Learn about the history of French wine, how to read a wine label, and the different wine-making regions in France. You can also purchase any of your favorite wines at the end of your tasting.
Key West’s Sunset Celebration
Every night in Key West there is a gathering of people that has been taking place since the 1960’s. About two hours before sunset, people flock to Mallory Square for what is known as the “Sunset Celebration”.
Beginning in the late afternoon, kiosks, stands and performers start setting up their goods to hawk for the locals and tourists that come by the hundreds and sometimes even thousands to see the fun interesting people here. If a cruise ship is in town at the dock, it can be very crowded, so we try and stay away if a ship is in and go when it’s a little less chaotic.

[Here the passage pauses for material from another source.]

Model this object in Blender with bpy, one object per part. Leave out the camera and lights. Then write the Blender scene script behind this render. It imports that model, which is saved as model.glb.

Though it’s the sunset that’s supposed to be the reason people come to Mallory Square, it’s the entertainment that has made it so popular. Where else can you see a man with trained house cats, jugglers, magicians and musicians all for free (well, they do accept tips). If you want to know your future, sit down and have your palm read or visit at psychic. There are clowns and banjo players, knife throwers and Cleo the tightrope walking Golden Retriever. Many of these performers have made Key West their home and have been around for years, becoming staples of the Sunset Celebration entertainment.
So if you’re in Key West before sunset, head over to Mallory Square and get in on the fun!